3 de janeiro de 2009

em 02.11.07 uma re-leitura de André Breton na minha sala de jantar, que era pra fazer sentido da beleza convulsiva de Paris em 1927, portanto, 80 anos antes, lorsque lui, il s'enferma dans le manoir d'Ango, près de Varengeville-sur-mer, pour écrire Nadja, se trouvant à un carrefour important de sa vie privée. Parece que então, aos 31, na mesma dobra 7-8 (1927-1928) la parution du récit finit par marquer aussi un détour important de son œuvre par l'Amour fou
et du mouvement surréaliste.
que era texto, desenho e amizade. uma dobra desviante, para o surrealismo, e que angula em 29.12.08 na strada SS439 direção Volterra, na letra cantada ao vento frio d'um posto de gasolina qualquer; coisa como non esiste l'amor, un altro 45 giri che Celentano porta al sucesso dominando la hit di vendita dell'estate '61 e canzone super-gettonata nei juke-box sulle spiagge in quella stagione.
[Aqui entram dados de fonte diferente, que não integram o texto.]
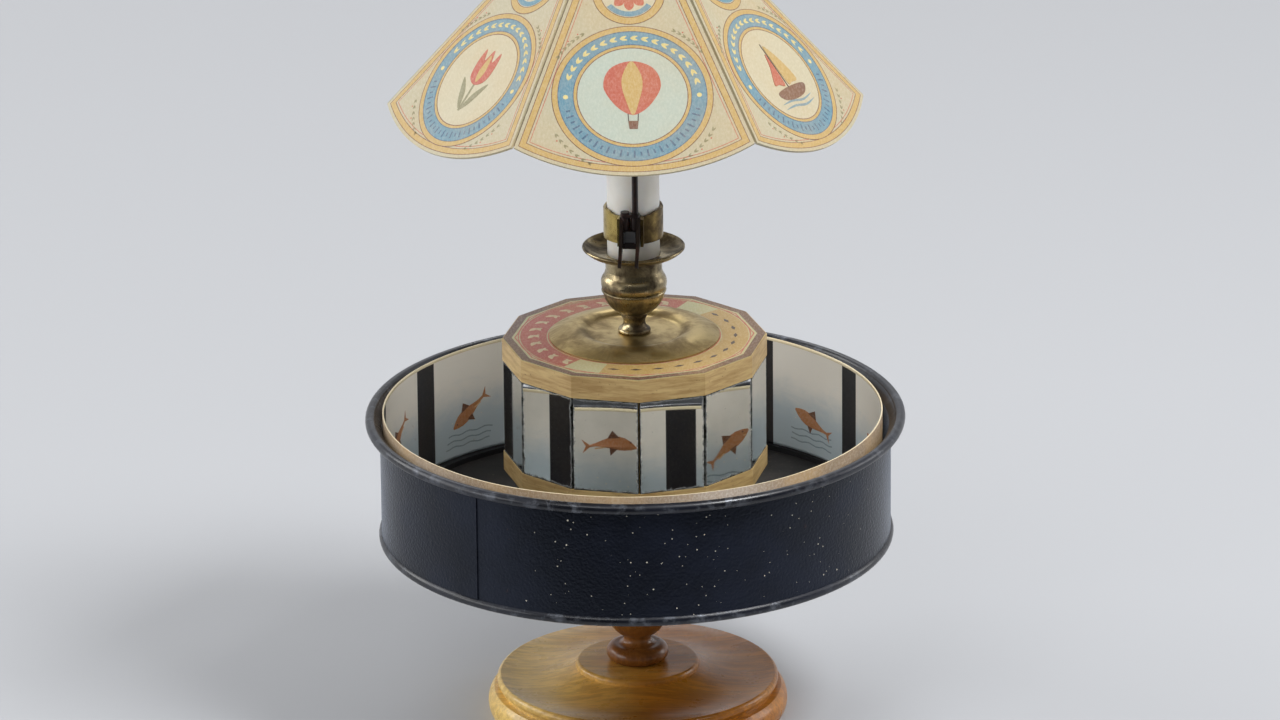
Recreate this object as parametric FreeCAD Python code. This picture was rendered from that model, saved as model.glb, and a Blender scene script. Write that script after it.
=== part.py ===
import FreeCAD, Part
import math
import os

# A hand-turned praxinoscope lit by a candle. Sizes are in millimetres. Z is up from the
# table, the drum turns about Z, and the front, where the clip's levers are, faces -Y.

V = FreeCAD.Vector
ORIGIN = V(0, 0, 0)
UP = V(0, 0, 1)
FULL_TURN = 360.0

# Clearances
SHAFT_FIT = 0.06        # radial play of the spindle in its bush, and of the hinge pins
GLUE = 0.05             # radial play of round pieces that are glued or nailed together
SOCKET_FIT = 0.10       # radial play of the candlestick's peg in its socket
SEAT = 0.2              # height left under a piece that lifts off
REST = 0.3              # gap between curved faces that only lean on each other

# Foot
FOOT_R = 63.0           # widest bead of the foot
FOOT_BEAD_H = 12.0
FOOT_BEAD_SWELL = 2.5   # how far the bead stands out from the sole
LIP_R = 59.1
LIP_H = 5.6
LIP_SWELL = 1.4
STEP_R = 26.1           # raised disc in the middle of the foot
STEP_RISE = 2.6
STEP_EDGE = 1.5
FOOT_TOP = 23.4
FOOT_SAG = 2.7          # hollow of the sweep between lip and disc
TENON_R = 8.0
TENON_DEPTH = 15.0

# Stem
STEM_FOOT_BEAD_R = 13.0
STEM_FOOT_BEAD_H = 7.4
STEM_SHOULDER_R = 9.6
STEM_QUIRK = 1.0
STEM_NECK_R = 5.7
STEM_NECK_H = 4.8
STEM_VASE_R = 13.2
STEM_VASE_RISE = 16.6
STEM_WAIST_R = 7.0
STEM_COLLAR_R = 10.6
STEM_COLLAR_H = 4.4
STEM_TOP = 69.7

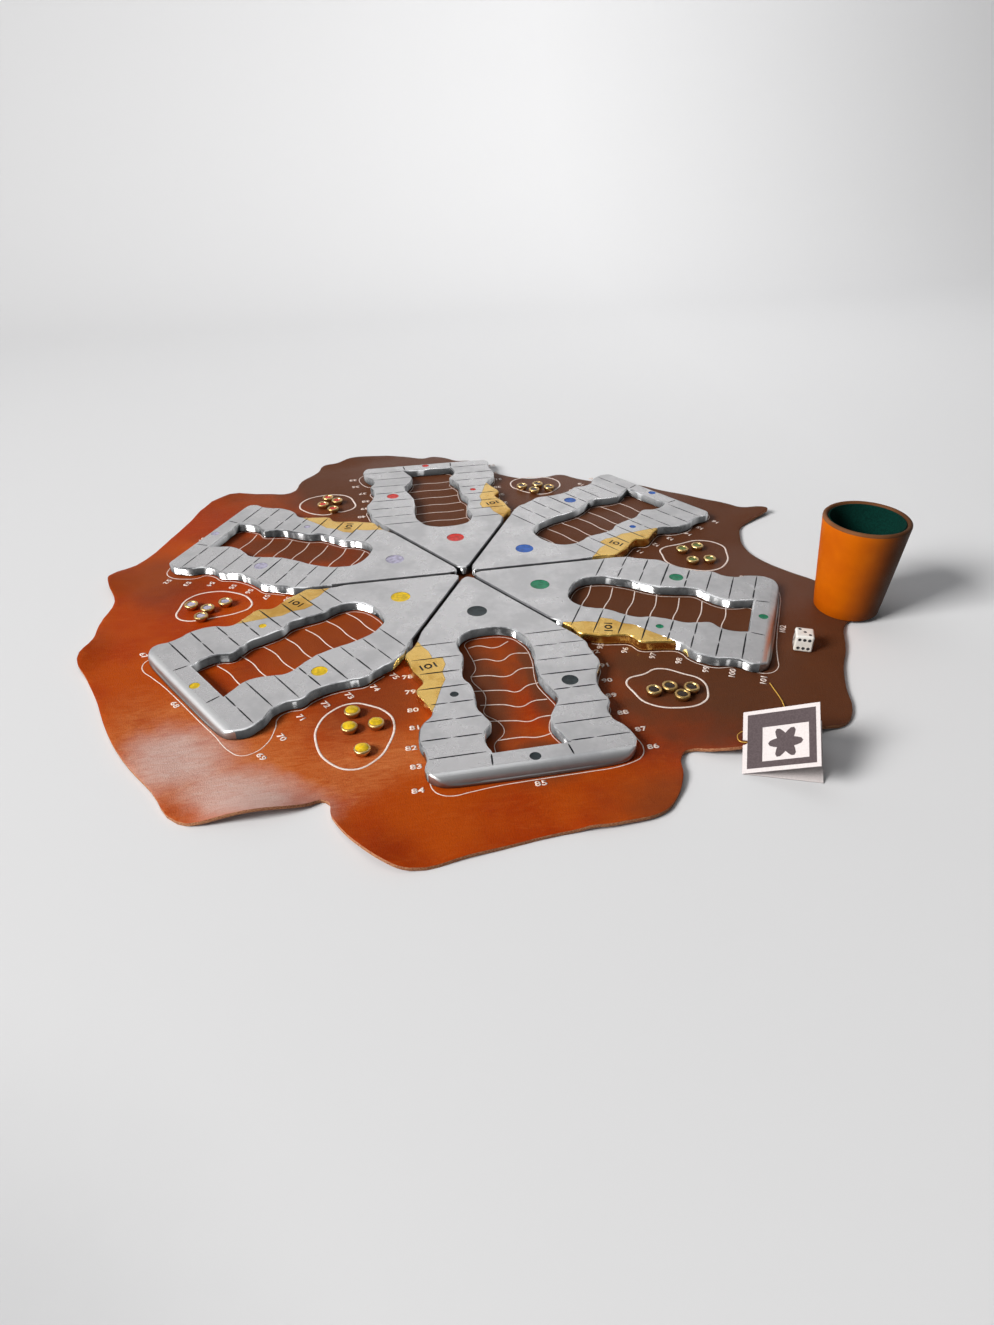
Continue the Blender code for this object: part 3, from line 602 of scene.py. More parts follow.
# the cup's side away from the board is burnished almost black: its place off the cup's middle, and its reach
burnish = {"offset": (0.034, -0.026), "reach": 0.060, "ragged": 0.12, "tone": (0.085, 0.034, 0.014)}


def makeCupLeather(name, tone, deep, gloss):
    material, tree, surface, place = newMaterial(name, tone, Roughness=gloss, Specular_IOR_Level=0.06)
    dye = useGroup(tree, mottleGroup, place, {"Scale": 24.0, "Detail": 4.0, "First": tone, "Second": deep})
    grain = useGroup(tree, grainGroup, place, {"Pores": 1400.0, "Swell": 120.0, "Swell Share": 0.8})
    pored = addPores(tree, grain, deep, dye.outputs["Color"], 0.7)
    x, y = footOf("cup_wall")[:2]
    side = useGroup(tree, spotGroup, place, {
        "Middle": (x + burnish["offset"][0], y + burnish["offset"][1], 0),
        "Size": (burnish["reach"], burnish["reach"], 1), "Ragged": burnish["ragged"],
    })
    aged = mixed(tree, side.outputs["Mask"], pored, burnish["tone"])
    feed(tree, aged, surface.inputs["Base Color"])
    sheen = ranged(tree, dye.outputs["Mask"], 0, 1, gloss - 0.05, gloss + 0.10)
    feed(tree, sheen, surface.inputs["Roughness"])
    addBump(tree, surface, grain.outputs["Height"], 0.2, 0.0004)
    return material


def makeGoldThread():
    material, tree, surface, place = newMaterial("goldThread", (0.85, 0.50, 0.08), Metallic=0.5,
                                                 Roughness=0.4)
    twist = addNode(tree, "TexWave", {
        "Vector": place, "Scale": 700.0, "Distortion": 1.5,
    }, bands_direction="DIAGONAL").outputs["Fac"]
    feed(tree, mixed(tree, twist, (0.62, 0.30, 0.03), (1.0, 0.66, 0.14)), surface.inputs["Base Color"])
    addBump(tree, surface, twist, 0.6, 0.0002)
    return material


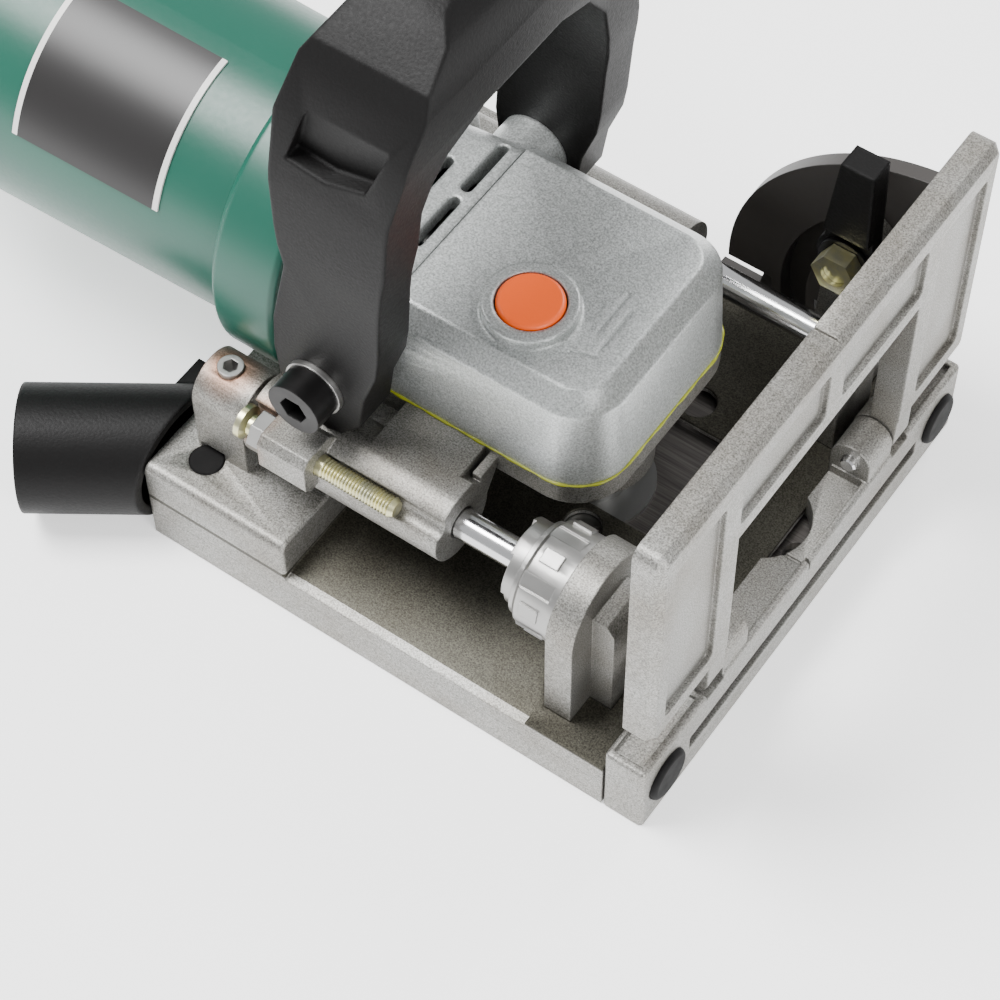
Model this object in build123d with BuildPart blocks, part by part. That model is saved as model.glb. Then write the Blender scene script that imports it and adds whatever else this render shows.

Tese de não-existência do dito sentimento, sustentanda por Adriano C., nascido precisos 10 anos depois do amor convulsivo e louco de Nadja, portanto em '38. Figurando já aos 22 em La Dolce Vita de 1960 (como ator que era também bem como todo italiano modelo '60), na cena da pseudo-antiga boate romana, onde Marcello faz sua primeira investida em Sylvia; e tornando-se estrela de primeiro plano na Itália de Fellini, lançando até 2008, 40 albums, 3 ao vivo e 8 compilações; críticos acusam '68 como o seu ano: melhor atuação, em Serafino, dirigido por Pietro Germi, e lançamento do que viria a ser sua música mais conhecida, Azzurro, com letra de Paolo Conte.
enfim, não sou só eu a pensar sobre/ isso/ nisso, eu sei, no amor naquele ano '08, e não só no Rio de Janeiro, não só com os subterrâneos, não só com música, não só com letra
mas com um movimento de corpo inteiro


mas é que então, o amor, lui, il est fou ('27-'07) ma non esiste ('61/'68-'08), ou o contrário; e eu não entendo o que se passou nesses intervalos 28-68-08, que tempo foi esse; nem o que passava pelo corpo da juventude de Breton aos 31 em 28, nem na de Celentano aos 30 em 68; eu não sei o que se passa na minha aos 22 em 08 -- nem o que se passa nem o que é isso, justo isso, o amor, que eu jurava saber, de tanto pensar, de tanto escrever, de tanto sugerir coisas e teses sobre ele, de existência ou inexistência, de valor ou de grau; ora, vamos lá, eu não sei mais o que é, há um ano já, e talvez por isso em algum momento tenha tido de guarda-lo n'uma mala com as minhas roupas e meia dúzia de livros que me diziam alguma coisa, despacha-lo do Galeão à Roissy CDG, para acabar guardado na cave umida do meu prédio no 5, rue Henri Dubouillon 75020, Paris 20ème. continua lá, enquanto

e eu queria-dizer algo, hoje, aqui (80 anos depois de Ango, 40 depois de Azzurro, e alguns meses depois do Youtube) em Paris, pra fazer sentido do ano, do tempo, da amizade, da língua, do corpo, da casa, enfim, todos esses nomes do amor, mas não posso, porque não é nada disso, ou não é só isso, porque não é só sentido. não é só um sentido, porque é tudo no plural.

l'année de 2008 sera CONVULSIVE ou ne sera pas.